Technology and internet use strategies for individuals include (but are not limited to!):
- Digital literacy and other technology training in trusted and comfortable locations (libraries, community centers, churches, schools, recreation centers, senior centers, etc) supported by trained computer instructors, librarians and lab monitors.
- Training that focuses on the outcome (such as job searching) rather than the technology. This approach is often referred to as project based learning.
- Youth digital media projects guiding young people toward professional technology use and civic engagement.
- Technology training and guidance for small businesses.
- Accessibility technology and strategies for persons with disabilities.
- Awareness campaigns highlighting the relevancy of broadband for target populations.
- Technology fairs focused on community members sharing and teaching each other.
The following terms are often used to describe digital inclusion efforts:
- Broadband Adoption – The national Broadband Plan defines the barriers of broadband adoption as cost, digital literacy and relevance. National Broadband Plan: Connecting America, 2010. The NTIA Broadband Adoption Toolkit, released May 2013, organizes broadband adoption strategies into Awareness & Outreach, Home Computer & Broadband Service, Training: Planning & Delivery, and Training: Curriculum & Relevant Content.
- Digital Literacy - “Digital literacy is the ability to use information and communication technologies to find, evaluate, create, and communicate information; it requires both technical and cognitive skills.” From Digital Literacy Task Force of ALA, 2011
- Community Technology Centers (CTCs) or Public Computing Centers (PCCs) – computer labs providing free access to technology and technology training. Some locations also provide free wifi. Outside of the United States, they are referred to as telecentres.
Who is Not Online and Why?
From Digital Differences, a report of the Pew Internet & American Life Project (April 13, 2012):
- One in five American adults does not use the internet.
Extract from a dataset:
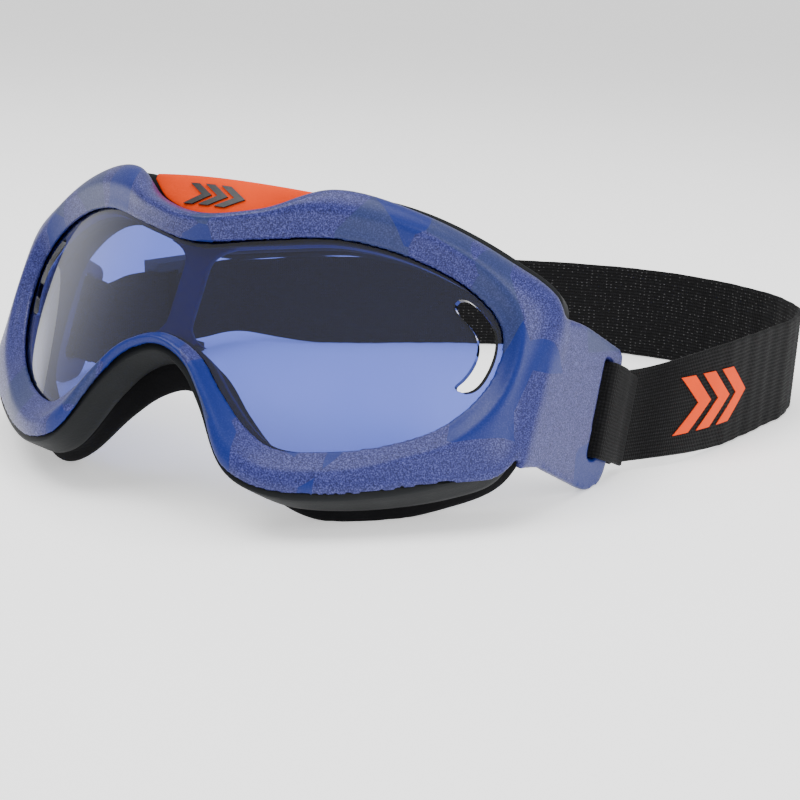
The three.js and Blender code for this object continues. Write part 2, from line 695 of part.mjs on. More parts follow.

Senior citizens, those who prefer to take our interviews in Spanish rather than English, adults with less than a high school education, and those living in households earning less than $30,000 per year are the least likely adults to have internet access.
- The 27% of adults living with disability in the U.S. today are significantly less likely than adults without a disability to go online (54% vs. 81%). Furthermore, 2% of adults have a disability or illness that makes it more difficult or impossible for them to use the internet at all.
- Though overall internet adoption rates have leveled off, adults who are already online are doing more. And even for many of the “core” internet activities we studied, significant differences in use remain, generally related to age, household income, and educational attainment.
From Digital Cities, Mossberger, K., Tolbert, C. and Franko, W. (2013), New York, NY: Oxford University Press:
- "Barriers to technology access vary across neighborhood contexts and vary across different demographic groups." (p. 185)
- Of Chicago adult residents, "Older individuals and those with more income are more likely to say they are not interested as reasons for not using the Internet at home." (p. 176)
- Of Chicago adult residents, "the poor, Latinos, females, and those with less education are significantly more likely to cite affordability as the main reason for not having the Internet at home." (p. 176)
What is the Value of a Digitally Inclusive Community?
"Communications services and technological innovations should be accessible and affordable to all because of the implications they have for sustained economic development. The three elements supporting the success of technology in cities are broadband (commonly understood as high-speed Internet) access, broadband adoption (understanding how it can be used) and the effective application of it." National League of Cities, May 2013
“Digital inclusion is a requisite for building healthy and prosperous communities across all important sectors—economic and workforce development, education, health care, public safety and emergency services, civic engagement, and social connections. While each community will have different priorities, the fundamental needs are the same.” “Building Digital Communities: A Framework for Action”, 2011
In 2009, PricewaterhouseCoopers created a report for the Champion for Digital Inclusion to assess the potential economic benefits of digital inclusion in the UK. From Champion for Digital Inclusion: The Economic Case for Digital Inclusion (October 2009):
"We have examined four main areas of potential economic benefit from enhanced digital inclusion:
- Improved education and employment outcomes, for example as individuals enhance their
qualifications and this improves their earnings and/or their probability of finding employment;
- Improved health and well being outcomes, for example through access to improved health
information and health services;
- Efficiency savings for public service providers enabled by greater use of online information and
- Potential benefits for consumers able to purchase a wider range of products at lower prices."
From National Broadband Plan: Connecting America, 2010:
"A high-performance America cannot stand by as other countries charge into the digital era. In the country where the Internet was born, we cannot watch passively while other nations lead the world in its utilization. We should be the leading exporter of broadband technology—high-value goods and services that drive enduring economic growth and job creation. And we should be the leading user of broadband-enabled technologies that help businesses increase their productivity, help government improve its openness and efficiency, and give consumers new ways to communicate, work and entertain themselves."